◆ **Records supplied**
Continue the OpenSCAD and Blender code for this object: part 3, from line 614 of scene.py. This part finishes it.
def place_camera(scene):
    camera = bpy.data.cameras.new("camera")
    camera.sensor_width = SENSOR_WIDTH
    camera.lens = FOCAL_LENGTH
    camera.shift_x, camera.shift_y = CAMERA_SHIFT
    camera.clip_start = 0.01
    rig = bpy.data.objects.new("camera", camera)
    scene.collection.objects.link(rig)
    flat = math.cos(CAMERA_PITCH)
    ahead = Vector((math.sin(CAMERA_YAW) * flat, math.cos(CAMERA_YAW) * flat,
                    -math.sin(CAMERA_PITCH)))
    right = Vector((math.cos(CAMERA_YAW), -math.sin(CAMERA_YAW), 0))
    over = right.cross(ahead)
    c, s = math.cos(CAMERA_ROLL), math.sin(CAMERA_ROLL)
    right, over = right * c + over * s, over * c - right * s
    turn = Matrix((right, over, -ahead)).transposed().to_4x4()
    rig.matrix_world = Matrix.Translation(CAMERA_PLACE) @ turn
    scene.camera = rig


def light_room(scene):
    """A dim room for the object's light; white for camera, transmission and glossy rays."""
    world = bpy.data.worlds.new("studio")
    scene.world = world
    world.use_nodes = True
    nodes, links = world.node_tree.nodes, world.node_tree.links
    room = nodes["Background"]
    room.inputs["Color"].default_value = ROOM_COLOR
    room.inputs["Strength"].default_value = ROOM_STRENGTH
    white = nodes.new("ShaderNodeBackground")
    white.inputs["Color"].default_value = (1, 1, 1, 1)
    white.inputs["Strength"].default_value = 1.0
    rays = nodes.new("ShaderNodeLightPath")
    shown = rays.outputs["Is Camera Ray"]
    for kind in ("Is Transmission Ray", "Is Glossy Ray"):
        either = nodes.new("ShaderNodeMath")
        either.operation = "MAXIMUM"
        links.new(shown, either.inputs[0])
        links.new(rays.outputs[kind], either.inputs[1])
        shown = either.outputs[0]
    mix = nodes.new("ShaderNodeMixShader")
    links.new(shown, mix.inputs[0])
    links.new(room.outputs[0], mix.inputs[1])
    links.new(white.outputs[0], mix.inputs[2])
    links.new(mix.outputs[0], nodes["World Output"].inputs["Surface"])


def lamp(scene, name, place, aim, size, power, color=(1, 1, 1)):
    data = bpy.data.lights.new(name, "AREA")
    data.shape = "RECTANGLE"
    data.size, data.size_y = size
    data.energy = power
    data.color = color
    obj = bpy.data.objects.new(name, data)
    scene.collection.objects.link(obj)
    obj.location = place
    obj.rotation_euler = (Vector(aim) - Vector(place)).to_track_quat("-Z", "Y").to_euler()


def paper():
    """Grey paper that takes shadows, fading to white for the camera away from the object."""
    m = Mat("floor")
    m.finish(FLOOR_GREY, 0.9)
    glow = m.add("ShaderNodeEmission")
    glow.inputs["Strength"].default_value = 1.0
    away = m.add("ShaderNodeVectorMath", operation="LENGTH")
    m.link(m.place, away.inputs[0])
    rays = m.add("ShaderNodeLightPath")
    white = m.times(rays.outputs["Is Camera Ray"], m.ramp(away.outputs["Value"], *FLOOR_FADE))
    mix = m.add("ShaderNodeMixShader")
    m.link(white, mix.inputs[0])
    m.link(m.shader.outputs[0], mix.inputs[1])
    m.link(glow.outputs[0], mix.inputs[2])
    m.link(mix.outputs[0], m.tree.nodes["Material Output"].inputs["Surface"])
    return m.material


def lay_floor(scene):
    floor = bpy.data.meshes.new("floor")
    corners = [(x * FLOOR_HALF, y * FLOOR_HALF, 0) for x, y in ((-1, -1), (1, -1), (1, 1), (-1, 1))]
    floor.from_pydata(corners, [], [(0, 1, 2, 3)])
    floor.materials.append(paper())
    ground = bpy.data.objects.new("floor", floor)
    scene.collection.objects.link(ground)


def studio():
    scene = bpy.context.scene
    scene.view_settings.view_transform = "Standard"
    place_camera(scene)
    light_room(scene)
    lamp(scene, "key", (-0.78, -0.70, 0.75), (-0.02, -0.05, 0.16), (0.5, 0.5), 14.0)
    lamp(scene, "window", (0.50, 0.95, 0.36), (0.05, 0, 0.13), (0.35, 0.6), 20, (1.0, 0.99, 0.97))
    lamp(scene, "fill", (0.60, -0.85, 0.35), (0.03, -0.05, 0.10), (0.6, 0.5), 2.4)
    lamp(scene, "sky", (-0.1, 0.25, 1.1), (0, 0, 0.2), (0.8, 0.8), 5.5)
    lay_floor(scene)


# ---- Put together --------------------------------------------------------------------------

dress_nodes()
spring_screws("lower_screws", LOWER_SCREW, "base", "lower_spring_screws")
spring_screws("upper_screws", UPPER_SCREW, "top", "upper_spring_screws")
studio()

* * *

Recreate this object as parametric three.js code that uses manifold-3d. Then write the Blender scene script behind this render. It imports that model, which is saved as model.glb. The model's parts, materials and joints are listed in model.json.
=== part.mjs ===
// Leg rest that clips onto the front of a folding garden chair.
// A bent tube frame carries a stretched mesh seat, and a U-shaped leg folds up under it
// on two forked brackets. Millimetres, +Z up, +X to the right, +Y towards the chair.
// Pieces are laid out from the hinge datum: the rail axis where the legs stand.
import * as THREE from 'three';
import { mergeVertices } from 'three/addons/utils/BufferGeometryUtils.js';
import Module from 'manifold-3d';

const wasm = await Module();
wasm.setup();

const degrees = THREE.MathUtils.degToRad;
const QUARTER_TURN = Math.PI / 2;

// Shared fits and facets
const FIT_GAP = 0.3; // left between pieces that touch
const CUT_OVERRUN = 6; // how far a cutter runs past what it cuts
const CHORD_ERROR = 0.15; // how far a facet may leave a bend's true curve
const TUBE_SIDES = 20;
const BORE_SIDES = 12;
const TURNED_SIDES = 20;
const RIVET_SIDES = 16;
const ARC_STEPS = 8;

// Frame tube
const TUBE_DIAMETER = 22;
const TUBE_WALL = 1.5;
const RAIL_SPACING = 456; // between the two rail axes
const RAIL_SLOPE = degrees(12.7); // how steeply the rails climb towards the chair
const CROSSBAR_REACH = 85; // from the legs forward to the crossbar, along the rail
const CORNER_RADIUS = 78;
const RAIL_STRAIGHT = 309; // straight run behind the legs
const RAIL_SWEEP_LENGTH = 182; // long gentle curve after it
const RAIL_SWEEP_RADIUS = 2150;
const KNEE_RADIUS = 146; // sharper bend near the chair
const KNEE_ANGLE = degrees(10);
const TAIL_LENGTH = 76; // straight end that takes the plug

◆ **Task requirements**
Scan the material and collect every line that contains "materials".

◆ **Solution to this task**
    floor.materials.append(paper())
Recreate this object as parametric three.js code that uses manifold-3d. Then write the Blender scene script behind this render. It imports that model, which is saved as model.glb. The model's parts, materials and joints are listed in model.json.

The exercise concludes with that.